If you are waiting for your conscience to bother you before you pull up your pants, it won’t happen because each time you sin you sear your conscience. You have to retrain yourself to choose the good.

Your thoughts about missing sin is a temptation from Satan, trying to get you to give up. It is true that if you continue to sin, knowing that it is wrong, you are deceiving yourself regarding getting to heaven. “Do you not know that the unrighteous will not inherit the kingdom of God? Do not be deceived. Neither fornicators, nor idolaters, nor adulterers, nor homosexuals, nor sodomites, nor thieves, nor covetous, nor drunkards, nor revilers, nor extortioners will inherit the kingdom of God” (I Corinthians 6:9-10). But that is a big “if” because you can choose to leave your fornication, just as you left pornography behind.

In regards to baptism, this is a similar problem. You are doing part of what God asks of you and treating that as “good enough.” God wants all of you, which includes your complete obedience. “If you love Me, keep My commandments” (John 14:15). God says you need to be baptized to be saved. “Then Peter said to them, “Repent, and let every one of you be baptized in the name of Jesus Christ for the remission of sins; and you shall receive the gift of the Holy Spirit” (Acts 2:38). Why are you arguing with God when what He requires is so easy to do? However, I recommend that you first determine that you are going to live your life by following God and not your impulses (Romans 6:1-7).

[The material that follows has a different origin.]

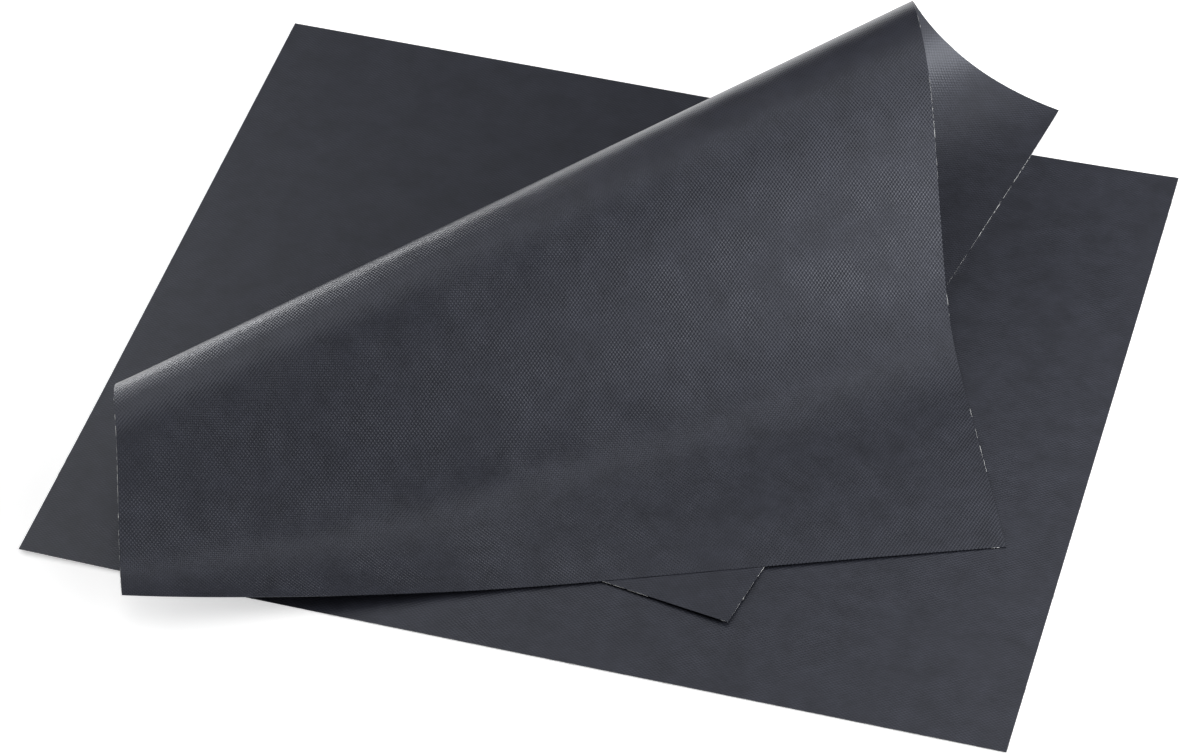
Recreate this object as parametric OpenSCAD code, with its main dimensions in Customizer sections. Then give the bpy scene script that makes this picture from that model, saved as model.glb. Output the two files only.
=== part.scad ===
// A pair of reusable oven liners: woven glass cloth with a non-stick coat on each face.
// One lies flat. The other lies on it and is folded over in a soft roll.
// X runs along the flat liner's long edge, Y to its far edge, Z up.
// The origin is the centre of the flat liner's underside.

/* [Liners] */
// Long edge of each liner
liner_w = 400; // [340:5:460]
// Short edge of each liner
liner_d = 350; // [300:5:400]
// Thickness of the woven glass cloth
cloth_t = 0.14; // [0.08:0.01:0.3]
// Thickness of the non-stick coat on each face of the cloth
coat_t = 0.05; // [0.03:0.01:0.1]

/* [Place of the folded liner] */
// Its near corner, right of the flat liner's centre
near_corner_x = 80.7; // [70:0.1:90]
// Its near corner, in front of the flat liner's centre
near_corner_y = 138.1; // [125:0.1:150]
// Turn of its short edge away from the flat liner's, clockwise from above, in degrees
lie_angle = 9.9; // [0:0.1:20]
// Clearance between one liner's face and the next
lay_gap = 0.3; // [0.2:0.05:0.6]

/* [Soft roll] */
// The fold's straight lines all meet at one point, this far from the short edge that lies flat
fan_u = 556; // [530:1:580]
// The same point, this far in front of the near long edge
fan_v = 510; // [480:1:540]
// Direction of the roll's middle line, seen from that point, in degrees from the short edge
roll_angle = 28.5; // [28:0.1:29]
// Half of the roll's width, seen from that point, in degrees
roll_half_angle = 6.6; // [6.3:0.1:6.9]
// Turn of the sheet in the roll, in degrees
roll_turn_angle = 215.3; // [213:0.1:217]

/* [Landing of the flap] */
// Direction of the middle line along which the flap bends back to lie down, in degrees
land_angle = 18; // [17.5:0.1:18.5]
// Half of that bend's width, in degrees
land_half_angle = 3; // [1:0.1:4]
// Turn of the sheet in that bend, in degrees
land_turn_angle = 36.5; // [34:0.1:38]

/* [Corners] */
// Rise of the flap's left corner
flap_curl = 14.7; // [0:0.1:25]
// Reach of that rise along the long edge
flap_curl_u = 130; // [100:5:200]
// Reach of that rise along the short edge
flap_curl_v = 190; // [120:5:250]
// Rise of the back layer's near corner
near_curl = 1.2; // [0:0.1:4]
// Reach of that rise along both edges
near_curl_reach = 100; // [60:5:150]

/* [Hidden] */

charcoal = [0.24, 0.25, 0.28];
glass_white = [0.85, 0.85, 0.82];

liner_t = cloth_t + 2 * coat_t;
// Height of the folded liner's mid-surface where it lies flat on the flat liner
lie_z = liner_t + lay_gap + liner_t / 2;

// Bearings are angles from the short edge, seen from the fan point. They rise from the flat
// short edge, through the roll and the landing, to the flap's free edge.
facets = 96;
first_bearing = -(roll_angle + roll_half_angle);
last_bearing = -(land_angle - land_half_angle);
bearing_step = (last_bearing - first_bearing) / facets;

// Bearing at which the back layer ends and the roll begins, as a share of the roll's half width
roll_start_share = 0.55;
// Bearing of the roll's crest, where the flap begins, as a share of the roll's half width
crest_share = 0.45;
roll_start = -(roll_angle + roll_start_share * roll_half_angle);
crest = -(roll_angle - crest_share * roll_half_angle);

// Share of a bend that is turned by a bearing: it grows smoothly from 0 to 1 over the bend
function turned_share(bearing, middle, half_width) =
    let (x = min(1, max(-1, (bearing - middle) / half_width)))
    (1 + x + sin(180 * x) / PI) / 2;

function turned(bearing) =
    roll_turn_angle * turned_share(bearing, -roll_angle, roll_half_angle)
    - land_turn_angle * turned_share(bearing, -land_angle, land_half_angle);

// A facet's frame: the fold line at its start, the direction across it, and its normal
function next_facet(frame, bearing) =
    let (line = cos(bearing_step) * frame[0] + sin(bearing_step) * frame[1])
    let (across = cos(bearing_step) * frame[1] - sin(bearing_step) * frame[0])
    let (fold = turned(bearing + bearing_step / 2) - turned(bearing - bearing_step / 2))
    [line, cos(fold) * across + sin(fold) * frame[2], cos(fold) * frame[2] - sin(fold) * across];

// Directions of the lying sheet's long and short edges
edge_u = [-cos(lie_angle), sin(lie_angle), 0];
edge_v = [sin(lie_angle), cos(lie_angle), 0];
near_corner = [near_corner_x, -near_corner_y, lie_z];
fan_point = near_corner + fan_u * edge_u - fan_v * edge_v;

first_facet = [
    sin(first_bearing) * edge_u + cos(first_bearing) * edge_v,
    cos(first_bearing) * edge_u - sin(first_bearing) * edge_v,
    [0, 0, 1]
];
frames = [
    for (i = 0, frame = first_facet; i <= facets; i = i + 1,
         frame = next_facet(frame, first_bearing + i * bearing_step)) frame
];

function facet_at(place) = min(facets, max(0, floor(place)));
function bearing_of(u, v) = atan2(u - fan_u, v + fan_v);
function place_of(bearing) = (bearing - first_bearing) / bearing_step;
function unit(a) = a / norm(a);

// Place of a facet's middle, as a share of the facet
middle_share = 0.5;

// Normal that turns smoothly from the middle of one facet to the next
function normal_at(place) =
    let (i = facet_at(place - middle_share))
    let (share = min(1, max(0, place - middle_share - i)))
    unit((1 - share) * frames[i][2] + share * frames[min(facets, i + 1)][2]);

// Rise of a corner that curls up: none at its reach, and steeper towards the corner
function curl(rise, from_u, from_v, reach_u, reach_v) =
    rise * pow(max(0, 1 - from_u / reach_u - from_v / reach_v), 2);

// Where the point (u, v) of the flat sheet lies once folded, off its mid-surface by lift.
// u runs along the long edge from the short edge that lies flat, v from the near long edge.
function folded(u, v, lift) =
    let (bearing = bearing_of(u, v), place = place_of(bearing))
    let (i = facet_at(place), inside = bearing - first_bearing - i * bearing_step)
    let (far = norm([u - fan_u, v + fan_v]))
    let (rise = curl(flap_curl, liner_w - u, v, flap_curl_u, flap_curl_v)
              + curl(near_curl, u, v, near_curl_reach, near_curl_reach))
    fan_point + far * (cos(inside) * frames[i][0] + sin(inside) * frames[i][1])
    + lift * normal_at(place) + [0, 0, rise];

// u at which the fold line of a bearing crosses the sheet at v
function crossing(bearing, v) = fan_u + tan(bearing) * (v + fan_v);

// Lines across the sheet, each as its u at the near long edge and at the far one
function fold_lines(from, to, count) =
    [for (i = [0:count]) let (bearing = from + (to - from) * i / count)
        [crossing(bearing, 0), crossing(bearing, liner_d)]];

function lines_between(a, b, count) =
    [for (i = [0:count]) a + (b - a) * i / count];

flat_edge = [0, 0];
free_edge = [liner_w, liner_w];
roll_edge = [crossing(roll_start, 0), crossing(roll_start, liner_d)];
crest_edge = [crossing(crest, 0), crossing(crest, liner_d)];

// Faces along and across each piece of the folded liner
back_columns = 12;
back_rows = 8;
roll_columns = 24;
roll_rows = 3;
flap_columns = 24;
flap_rows = 10;
back_lines = lines_between(flat_edge, roll_edge, back_columns);
roll_lines = fold_lines(roll_start, crest, roll_columns);
flap_lines = lines_between(crest_edge, free_edge, flap_columns);

// A layer of the folded sheet between two heights off its mid-surface
module folded_layer(lines, rows, low, high) {
    columns = len(lines);
    side = columns * (rows + 1);
    points = [
        for (lift = [low, high], line = lines, j = [0:rows])
            let (share = j / rows)
            folded(line[0] + (line[1] - line[0]) * share, liner_d * share, lift)
    ];
    function at(i, j, top) = top * side + i * (rows + 1) + j;
    faces = [
        for (i = [0:columns - 2], j = [0:rows - 1], top = [0, 1])
            let (a = at(i, j, top), b = at(i + 1, j, top))
            let (c = at(i + 1, j + 1, top), d = at(i, j + 1, top))
            each top == 1 ? [[a, c, b], [a, d, c]] : [[a, b, c], [a, c, d]],
        for (i = [0:columns - 2], far = [0, 1])
            let (j = far * rows)
            let (a = at(i, j, 0), b = at(i + 1, j, 0), c = at(i + 1, j, 1), d = at(i, j, 1))
            each far == 0 ? [[a, c, b], [a, d, c]] : [[a, b, c], [a, c, d]],
        for (j = [0:rows - 1], last = [0, 1])
            let (i = last * (columns - 1))
            let (a = at(i, j, 0), b = at(i, j + 1, 0), c = at(i, j + 1, 1), d = at(i, j, 1))
            each last == 0 ? [[a, b, c], [a, c, d]] : [[a, c, b], [a, d, c]]
    ];
    polyhedron(points, faces);
}

module outer_coat(lines, rows) {
    color(charcoal) folded_layer(lines, rows, -liner_t / 2, -cloth_t / 2);
}

module glass_cloth(lines, rows) {
    color(glass_white) folded_layer(lines, rows, -cloth_t / 2, cloth_t / 2);
}

module inner_coat(lines, rows) {
    color(charcoal) folded_layer(lines, rows, cloth_t / 2, liner_t / 2);
}

// A layer of the flat liner from a height over its underside
module flat_layer(height, thickness) {
    translate([-liner_w / 2, -liner_d / 2, height]) cube([liner_w, liner_d, thickness]);
}

module flat_liner_base_coat() {
    color(charcoal) flat_layer(0, coat_t);
}

module flat_liner_cloth() {
    color(glass_white) flat_layer(coat_t, cloth_t);
}

module flat_liner_top_coat() {
    color(charcoal) flat_layer(coat_t + cloth_t, coat_t);
}

module back_layer_outer_coat() {
    outer_coat(back_lines, back_rows);
}

module back_layer_cloth() {
    glass_cloth(back_lines, back_rows);
}

module back_layer_inner_coat() {
    inner_coat(back_lines, back_rows);
}

module roll_outer_coat() {
    outer_coat(roll_lines, roll_rows);
}

module roll_cloth() {
    glass_cloth(roll_lines, roll_rows);
}

module roll_inner_coat() {
    inner_coat(roll_lines, roll_rows);
}

module flap_outer_coat() {
    outer_coat(flap_lines, flap_rows);
}

module flap_cloth() {
    glass_cloth(flap_lines, flap_rows);
}

module flap_inner_coat() {
    inner_coat(flap_lines, flap_rows);
}

flat_liner_base_coat();
flat_liner_cloth();
flat_liner_top_coat();
back_layer_outer_coat();
back_layer_cloth();
back_layer_inner_coat();
roll_outer_coat();
roll_cloth();
roll_inner_coat();
flap_outer_coat();
flap_cloth();
flap_inner_coat();
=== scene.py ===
"""Two loose baking liners of coated glass cloth: one flat, one folded over on it in a soft roll."""

import math
import random

import bmesh
import bpy
from bpy.props import FloatProperty, FloatVectorProperty, IntProperty, PointerProperty
from mathutils import Euler, Matrix, Vector


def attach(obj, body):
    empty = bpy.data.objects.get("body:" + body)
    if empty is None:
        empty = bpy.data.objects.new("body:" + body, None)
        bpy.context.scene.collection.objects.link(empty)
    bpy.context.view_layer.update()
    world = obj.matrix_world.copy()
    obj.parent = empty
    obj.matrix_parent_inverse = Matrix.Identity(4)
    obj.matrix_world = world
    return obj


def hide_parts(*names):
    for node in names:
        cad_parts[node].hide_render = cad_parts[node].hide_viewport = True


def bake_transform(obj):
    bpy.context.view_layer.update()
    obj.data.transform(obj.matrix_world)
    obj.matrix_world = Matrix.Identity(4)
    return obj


bl_info = {
    "name": "Baking liners",
    "version": (1, 0, 0),
    "blender": (4, 5, 0),
    "location": "3D View > Sidebar > Liners",
    "description": "A flat baking liner with a folded one lying on it",
    "category": "Add Mesh",
}

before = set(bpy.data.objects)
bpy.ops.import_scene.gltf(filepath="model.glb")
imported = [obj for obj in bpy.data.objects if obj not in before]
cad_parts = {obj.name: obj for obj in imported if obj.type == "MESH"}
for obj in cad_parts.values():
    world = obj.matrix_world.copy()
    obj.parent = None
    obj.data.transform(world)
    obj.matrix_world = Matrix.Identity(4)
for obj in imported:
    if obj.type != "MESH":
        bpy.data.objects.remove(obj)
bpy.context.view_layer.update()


def linear(hex_colour):
    """Turn an sRGB hex colour such as 2A2C31 into the linear values that a shader takes."""
    values = [int(hex_colour[i : i + 2], 16) / 255 for i in (0, 2, 4)]
    return tuple(v / 12.92 if v <= 0.04045 else ((v + 0.055) / 1.055) ** 2.4 for v in values)


# Columns and rows of the flat liner's grid, and rows of each piece of the folded one
FLAT_GRID = (100, 88)
FOLD_ROWS = 80

# Directions out of the flat sheet at its edges
NEAR, FAR, LEFT, RIGHT = (0, -1), (0, 1), (-1, 0), (1, 0)
# A face counts as facing a direction where at least this share of its normal points there
FACING = 0.9

# Material indices of a sheet: its upper face and sealed cuts, its under face, and its bare cuts
UPPER, UNDER, CUT = 0, 1, 2

# How many features of each noise fit in a metre: clouds in the coating 22 mm across, patches of
# paler crowns 13 mm across, smears of coat 6 mm across on a cut, and filaments 0.4 mm across
CLOUDS, PATCHES, SMEARS, FILAMENTS = 45.0, 75.0, 160.0, 2500.0

# The coat's index of refraction, matched to its shine, and the faint blue of that shine
COAT_IOR = 1.6
SHINE = linear("F0F4FF")
# Painted shade: glass yarn darkened in the hollows between its filaments
SHADED_GLASS = linear("A6A8A8")

# Bare yarn along a cut edge: how far into a stretch its first length may start, the shortest and
# the longest length, and the steps in which a length is bent
YARN_START = 0.003
YARN_LENGTHS = (0.0012, 0.006)
YARN_STEP = 0.001
# The mean break between two lengths where half of the edge is bare, and the shares of it in use
YARN_BREAK = 0.004
BREAK_SHARES = (0.1, 0.3, 0.6, 1.4, 2.6)
# Its sides, and its least and greatest width as shares of the cloth's thickness
YARN_SIDES = 6
YARN_WIDTHS = (1.2, 2.6)
# Shares of its width: at its tips, gained towards its middle, standing out of the edge, and its
# height, because it is pressed a little flat
YARN_TIP, YARN_SWELL, YARN_OUT, YARN_HEIGHT = 0.45, 0.55, 0.12, 0.85

# Half of the floor's side, how far it lies under the liners, and the light that lifts it to white
# where the camera sees it
FLOOR_HALF = 6
FLOOR_DROP = 0.0003
FLOOR_GLOW = 0.6
# Faint light on the liners from all around
ROOM_LIGHT = 0.02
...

It isn’t how long you wallow in sin, it is whether you get up and wash yourself off. You’re right. If you continue as you have been in the past, you won’t make it. So change! Become a righteous man instead of a sex-crazed boy. “For a righteous man may fall seven times and rise again, but the wicked shall fall by calamity” (Proverbs 24:16). Right now you are trying to convince yourself that it isn’t worth getting back up by telling yourself that God would never forgive you, but all you’re doing is lying to yourself.